The band KISS' marketing is a strange and diverse thing - the latest example is the new comics series Kiss Kids; they're juvenile bubblegum versions of the stage characters familiar to the KISS Army.

They're a little cheesy - but that's OK, because so is Archie and he's done alright for himself. They're a little cool, because the band is too. Each character has his own brand of swagger, true to the "characters" they become in makeup ... and they're ALWAYS in makeup in the comics. This is an all-ages read, with kid-size conundrums yet lot of in-jokes for fans in-the-know. The art is excellent.

I can see super-fans introducing their kids to KISS with this, and I think it certainly could work.

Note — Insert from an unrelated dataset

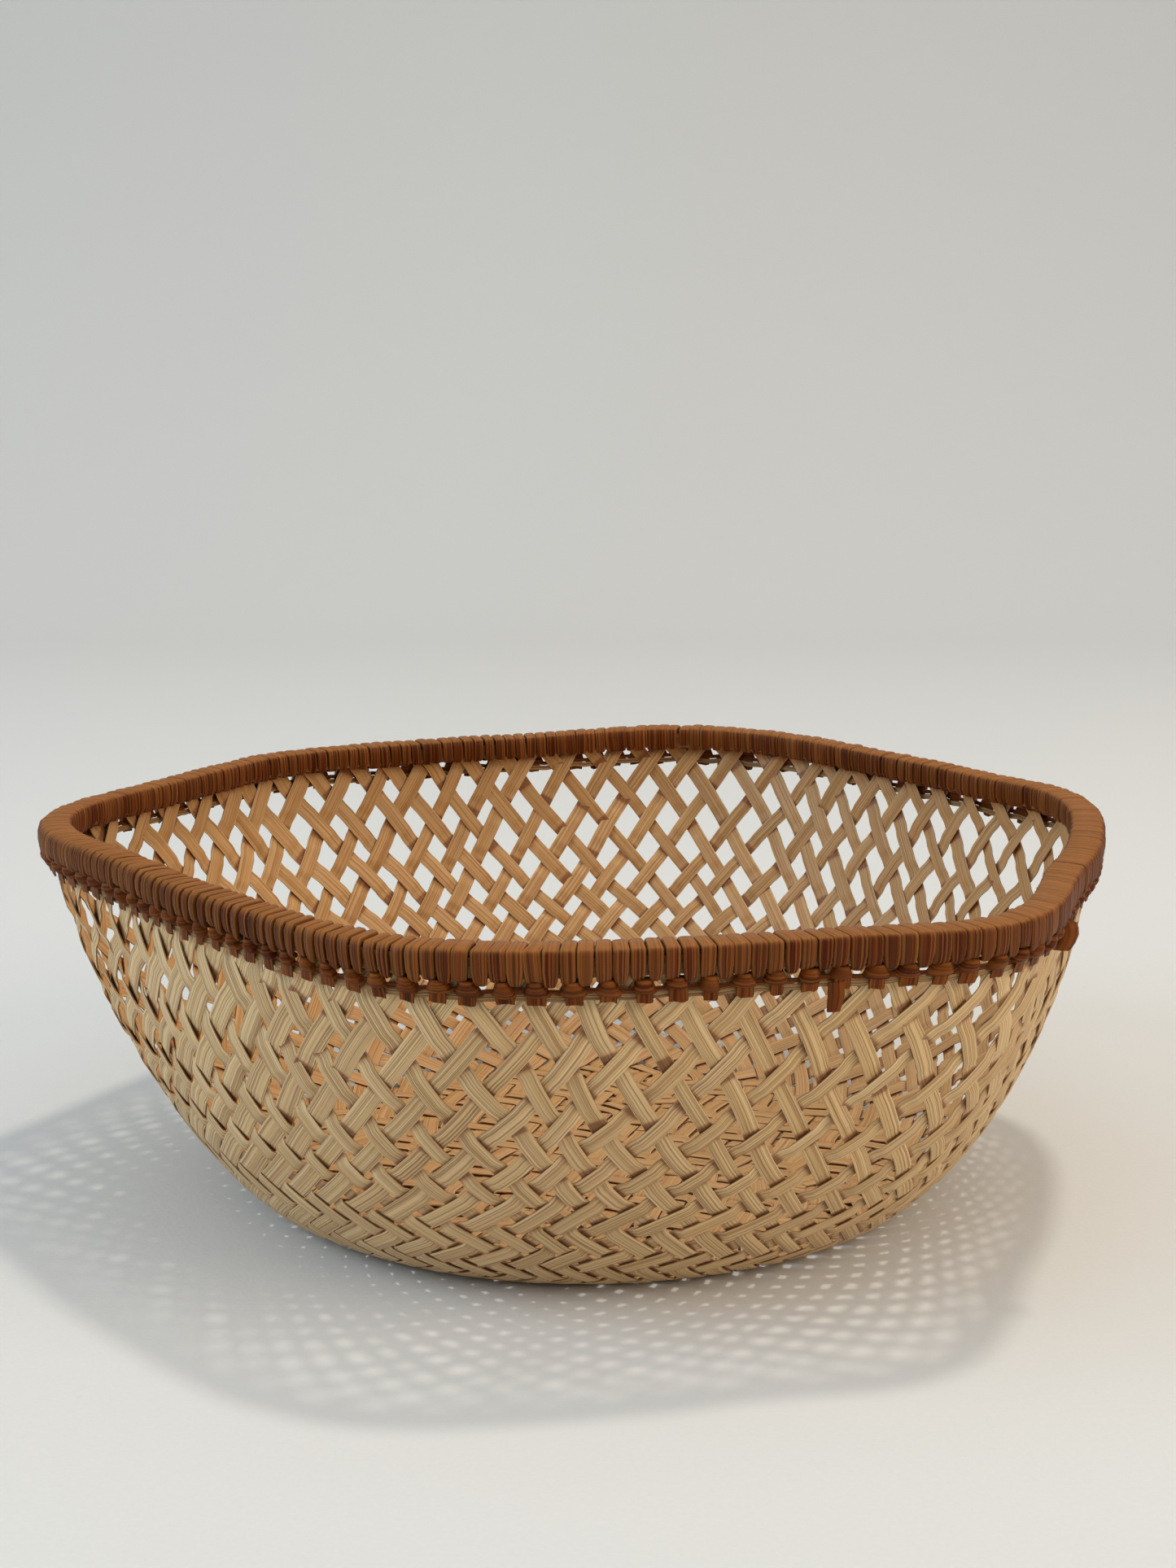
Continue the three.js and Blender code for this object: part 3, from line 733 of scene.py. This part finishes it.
# A Mix node's colour sockets: the factor, the two colours and the result
FACTOR, FIRST, SECOND, MIXED = 0, 6, 7, 2


def mix(factor, first, second):
    """The first colour where the factor is 0, the second where it is 1."""
    inputs = {FACTOR: factor, FIRST: first, SECOND: second}
    return factor.node("ShaderNodeMix", {"data_type": "RGBA"}, inputs, MIXED)


def noise(where, detail=2.0, roughness=0.5, scale=1.0):
    """Noise from about 0 to 1 at the coordinates."""
    return where.node("ShaderNodeTexNoise", {"noise_dimensions": "3D"},
                      {"Vector": where, "Scale": scale, "Detail": detail, "Roughness": roughness})


def new_finish(name):
    """A material and its node tree, which is empty."""
    material = bpy.data.materials.new(name)
    material.use_nodes = True
    material.node_tree.nodes.clear()
    return material, material.node_tree


def finish_with(tree, shade, bump, distance, roughness, specular=0.4):
    """Ends a tree in a Principled shader with its colour, its roughness and a bump distance metres high."""
    normal = add_node(tree, "ShaderNodeBump", {}, {"Strength": 1.0, "Distance": distance, "Height": bump})
    shader = add_node(tree, "ShaderNodeBsdfPrincipled", {}, {
        "Base Color": shade, "Roughness": roughness, "Specular IOR Level": specular, "Normal": normal})
    add_node(tree, "ShaderNodeOutputMaterial", {}, {"Surface": shader})


def own_map(tree):
    """The piece's own lengthwise and crosswise coordinates."""
    lay = add_node(tree, "ShaderNodeUVMap", {"uv_map": "lay"})
    along = lay.node("ShaderNodeSeparateXYZ", {}, {0: lay}, "X")
    across = Wire(tree, along.socket.node.outputs["Y"])
    return along, across


def at(x, y, z):
    """Coordinates from three wires or numbers."""
    wire = next(value for value in (x, y, z) if isinstance(value, Wire))
    return wire.node("ShaderNodeCombineXYZ", {}, {0: x, 1: y, 2: z})


# Tones of split bamboo
BAMBOO = colour(188, 142, 92)
BAMBOO_BAND = colour(226, 186, 128)
FIBRE = colour(228, 200, 156)
SLOW_TONE = colour(208, 172, 118)
PALE_LINE = colour(238, 214, 172)
DARK_LINE = colour(134, 90, 48)
# The inner face's tone: partly the bamboo's own inner side, partly painted warm bounce light
INNER_FACE_AND_BOUNCE = colour(182, 126, 66)
# Painted shade beside and inside a dive under a crossing splint
PAINTED_SHADE_NEAR_DIVE = colour(176, 116, 68)
PAINTED_SHADE_IN_DIVE = colour(118, 60, 28)
CUT_EDGE = colour(238, 212, 166)


def splint_finish():
    """Split bamboo: bands, fibres, pale and dark lines along it, slow changes of tone, an orange inner face
    partly from painted bounce light, painted red-brown shade where it dives under a neighbour, and pale cut
    edges.

    The crosswise coordinate is 3 times the splint's number, plus 1 on the inner face, plus 0 to 1 across.
    """
    material, tree = new_finish("split_bamboo")
    along, across = own_map(tree)
    number = (across / 3).floor()
    face = across - number * 3
    side = face.fraction()
    bands = noise(at(along * 10, side * 5.5, number * 1.7))
    fibres = noise(at(along * 12, side * 17, number * 2.9))
    lines = noise(at(along * 9, side * 22, number * 5.3), detail=1.0)
    tone = noise(at(along * 9, number * 0.37, 2.0), detail=1.0)
    shade = mix(bands.between(0.36, 0.62), BAMBOO, BAMBOO_BAND)
    shade = mix(fibres.between(0.4, 0.66) * 0.6, shade, FIBRE)
    shade = mix(tone.between(0.35, 0.65) * 0.3, shade, SLOW_TONE)
    pale = lines.between(0.45, 0.36)
    shade = mix(pale * 0.5, shade, PALE_LINE)
    dark = lines.between(0.55, 0.64)
    shade = mix(dark * 0.5, shade, DARK_LINE)
    # A more orange inner face, partly painted warm bounce light
    inner = face.between(0.98, 1.02)
    shade = mix(inner * 0.55, shade, INNER_FACE_AND_BOUNCE)
    # Painted red-brown shade where the splint dives under its neighbour, strongest beneath the crossing
    # splint
    under = add_node(tree, "ShaderNodeAttribute", {"attribute_name": "under"}, {}, "Fac")
    shade = mix(under.between(0.0, 0.6) * 0.35, shade, PAINTED_SHADE_NEAR_DIVE)
    shade = mix(under.between(0.45, 1.0) * 0.7, shade, PAINTED_SHADE_IN_DIVE)
    edge = (side - 0.5).absolute().between(0.45, 0.49)
    shade = mix(edge * 0.4, shade, CUT_EDGE)
    bump = bands * 0.35 + fibres * 0.45 - dark * 0.6
    finish_with(tree, shade, bump, distance=0.00014, roughness=0.5, specular=0.3)
    return material


# Tone of the painted shade in the gaps between strips of cane
PAINTED_GAP_SHADE = colour(44, 18, 4)
# Distance along a wrap where the rim's top starts and ends, and half the width of these changes, in metres
TOP_START = 0.008
TOP_END = 0.016
TOP_BLUR = 0.0006


def cane_finish(name, dark, middle, light, lines, top=0.0):
    """Cane: fine grain, dark grooves and painted highlight streaks along the strip, painted shade at its
    edges and a paler line beside it that is partly wear and partly a painted highlight, and each strip's own
    tone.

    The crosswise coordinate is 2 times the strip's number, plus 0 to 1 across. lines is how often the grain
    changes across a strip, and top is the share of light painted onto the rim's top, partly for its wear and
    partly as painted light from above.
    """
    material, tree = new_finish(name)
    along, across = own_map(tree)
    number = (across / 2).floor()
    side = (across - number * 2).fraction()
    tone = add_node(tree, "ShaderNodeTexWhiteNoise", {"noise_dimensions": "1D"}, {"W": number})
    grain = noise(at(along * 30, side * lines, number * 2.3), detail=3.0, roughness=0.6)
    grooves = noise(at(along * 12, side * lines * 1.5, number * 4.1), detail=1.0)
    shade = mix(grain.between(0.32, 0.68), dark, middle)
    shade = mix(tone * 0.3, shade, light)
    groove = grooves.between(0.55, 0.64)
    shade = mix(groove * 0.5, shade, dark)
    # Painted highlight streaks along each strip
    painted_highlight_streak = grooves.between(0.46, 0.38)
    shade = mix(painted_highlight_streak * 0.34, shade, light)
    from_middle = (side - 0.5).absolute()
    # A paler band near each strip's edges: partly wear, partly a painted highlight on the rounded edge
    edge_wear_and_sheen = from_middle.between(0.28, 0.38)
    shade = mix(edge_wear_and_sheen * 0.3, shade, light)
    # The rim's top painted lighter: partly wear, partly painted light from above
    onto_top = along.between(TOP_START - TOP_BLUR, TOP_START + TOP_BLUR)
    off_top = along.between(TOP_END - TOP_BLUR, TOP_END + TOP_BLUR)
    shade = mix(onto_top * (1 - off_top) * top, shade, light)
    # Painted shade at each strip's edges, for the gaps between the strips
    gap_shade = from_middle.between(0.42, 0.48)
    shade = mix(gap_shade * 0.5, shade, PAINTED_GAP_SHADE)
    bump = grain * 0.6 - groove * 0.8
    finish_with(tree, shade, bump, distance=0.00016, roughness=0.48, specular=0.12)
    return material


def hidden_bamboo(name, dark, light):
    """Plain bamboo for the hoops and the filler, with level grain: noise that is squeezed upwards."""
    material, tree = new_finish(name)
    place = add_node(tree, "ShaderNodeTexCoord", {}, {}, "Object")
    squeezed = place.node("ShaderNodeMapping", {}, {"Vector": place, "Scale": (40.0, 40.0, 900.0)})
    grain = noise(squeezed, detail=3.0)
    shade = mix(grain.between(0.3, 0.7), dark, light)
    finish_with(tree, shade, grain, distance=0.0002, roughness=0.6)
    return material


# Floor, lights and background, in metres

FLOOR_HALF_WIDTH = 6.0
FLOOR_FRONT = -6.0
BACKDROP_PLACE = 1.6
BACKDROP_BEND = 0.6
BACKDROP_TOP = 2.6
# Each lamp's name, place, width, power and tint, and the place that they all face
LAMPS = (("key", (0.33, 0.25, 1.6), 0.14, 7.5, (1.0, 0.93, 0.82)),
         ("left_fill", (-1.5, -0.3, 0.9), 1.2, 14.0, (0.56, 0.79, 1.0)),
         ("right_fill", (1.3, -0.7, 0.9), 1.2, 11.0, (1.0, 0.85, 0.64)))
LAMP_TARGET = (0, 0, 0.04)
# The surround's tone, its strength at its lowest, what is added to that overhead, and where it is seen
SURROUND = (0.8, 0.8, 0.8, 1)
LIGHT_BELOW = 0.08
LIGHT_ABOVE = 0.8
SEEN_STRENGTH = 0.72


def floor_paper():
    """Pale matt paper with a very fine grain."""
    material, tree = new_finish("floor_paper")
    place = add_node(tree, "ShaderNodeTexCoord", {}, {}, "Object")
    paper = noise(place, scale=900.0)
    shade = mix(paper, colour(214, 213, 210), colour(220, 219, 216))
    finish_with(tree, shade, paper, distance=0.00005, roughness=0.8, specular=0.2)
    return material


def make_floor():
    """A level floor that turns up into a backdrop behind the basket, by a quarter of a circle."""
    turn = np.linspace(0, np.pi / 2, 40)
    foot = BACKDROP_PLACE - BACKDROP_BEND
    y = np.concatenate([[FLOOR_FRONT], foot + BACKDROP_BEND * np.sin(turn), [BACKDROP_PLACE]])
    z = np.concatenate([[0], BACKDROP_BEND - BACKDROP_BEND * np.cos(turn), [BACKDROP_TOP]])
    rows = len(y)
    points = [(side * FLOOR_HALF_WIDTH, y[i], z[i]) for side in (-1, 1) for i in range(rows)]
    faces = [(i, i + rows, i + rows + 1, i + 1) for i in range(rows - 1)]
    mesh = bpy.data.meshes.new("floor")
    mesh.from_pydata(points, [], faces)
    mesh.shade_smooth()
    mesh.materials.append(floor_paper())
    floor = bpy.data.objects.new("floor", mesh)
    bpy.context.scene.collection.objects.link(floor)


def make_lamps():
    """A small warm lamp high up for the shadow, and a wide soft one at each side."""
    for name, place, size, power, tint in LAMPS:
        data = bpy.data.lights.new(name, "AREA")
        data.shape = "DISK"
        data.size = size
        data.energy = power
        data.color = tint
        lamp = bpy.data.objects.new(name, data)
        lamp.location = place
        aim = np.array(LAMP_TARGET) - place
        tip = np.arctan2(np.hypot(aim[0], aim[1]), -aim[2])
        turn = np.arctan2(aim[1], aim[0]) - np.pi / 2
        lamp.rotation_euler = (tip, 0, turn)
        bpy.context.scene.collection.objects.link(lamp)


def make_surround():
    """Light that grows with the height it comes from, and one even tone where the surround itself is seen."""
    world = bpy.data.worlds.new("world")
    world.use_nodes = True
    tree = world.node_tree
    way = add_node(tree, "ShaderNodeTexCoord", {}, {}, "Generated")
    height = way.node("ShaderNodeSeparateXYZ", {}, {0: way}, "Z")
    background = tree.nodes["Background"]
    background.inputs["Color"].default_value = SURROUND
    from_above = height.between(-0.1, 0.9) * LIGHT_ABOVE + LIGHT_BELOW
    seen = add_node(tree, "ShaderNodeLightPath", {}, {}, "Is Camera Ray")
    for ray in ("Is Glossy Ray", "Is Transmission Ray"):
        seen = seen.maths("MAXIMUM", seen, add_node(tree, "ShaderNodeLightPath", {}, {}, ray))
    strength = from_above * (1 - seen) + seen * SEEN_STRENGTH
    tree.links.new(strength.socket, background.inputs["Strength"])
    bpy.context.scene.world = world


# The basket

make_camera()
bpy.context.scene.view_settings.view_transform = "Standard"
split_bamboo = splint_finish()
binding_cane = cane_finish("binding_cane", dark=colour(60, 19, 0), middle=colour(99, 36, 0),
                           light=colour(164, 105, 50), lines=5, top=0.65)
knot_cane = cane_finish("knot_cane", dark=colour(62, 22, 0), middle=colour(108, 47, 2),
                        light=colour(156, 90, 32), lines=5)
edge_bamboo = cane_finish("edge_bamboo", dark=colour(120, 88, 54), middle=colour(166, 128, 84),
                          light=colour(184, 150, 106), lines=4)
make_splints(split_bamboo)
for part in range(LENGTHS):
    binding(part, binding_cane)
    knots(part, knot_cane)
strand("runner_strip", level=SHOULDER - 3.5, off=0.75, half_height=0.68, thickness=0.25,
       nodes=["runner"], finish=edge_bamboo, number=1)
strand("knot_link", level=SHOULDER - 2.15, off=0.9, half_height=0.5, thickness=0.3,
       nodes=["runner"], finish=knot_cane, number=901)
short_strip("loose_end",
            [(292.1, SHOULDER - 3.0, 1.8), (292.2, SHOULDER - 6, 2.0), (292.1, SHOULDER - 9.2, 2.2)],
            half_widths=(1.5, 1.7, 1.6, 1.3), thickness=0.3, node="loose_tail", finish=knot_cane, number=902)
short_strip("end_knot_fold",
            [(322, SHOULDER - 0.3, 0.5), (322.1, SHOULDER - 1.4, 1.0), (322.2, SHOULDER - 3.0, 1.3),
             (322, SHOULDER - 4.8, 0.9), (321.8, SHOULDER - 6.3, 0.2)],
            half_widths=(1.8, 2.5, 2.9, 2.8, 2.0), thickness=4.4, node="end_knot", finish=knot_cane,
            number=907, outline=HOOD_OUTLINE)
hoop_bamboo = hidden_bamboo("hoop_bamboo", colour(94, 60, 30), colour(132, 92, 54))
filler_strip = hidden_bamboo("filler_strip", colour(90, 60, 34), colour(124, 90, 56))
hidden = {"inner_hoop": hoop_bamboo, "outer_hoop": hoop_bamboo, "rim_filler": filler_strip}
for node, finish in hidden.items():
    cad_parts[node].data.materials.clear()
    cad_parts[node].data.materials.append(finish)
make_floor()
make_lamps()
make_surround()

Thursday, December 5, 2013

Crashed by Timothy Hallinan

Junior Bender isn't your typical hero - for one, he's a master criminal. But when a burglary-for-hire goes wrong in a million ways (and turns out to be a setup), we discover Junior has a real conscience when it comes to things that matter.

A former child-prodigy actress who fell off the pop culture radar in adolescence is back in the spotlight making an adult film. Junior's "persuaded" to get involved in the film to protect the investors interests. And despite all the trouble, Junior starts to feel protective toward this messed-up young woman - enough to sabotage the plan a bit to get her out of this nasty, icky movie contract.

I really enjoyed this book - the pacing's great, and the characters are compelling. It's a trendy kind of theme (Hollywood's cannibalism of young stars), but doesn't settle into the well-worn grooves.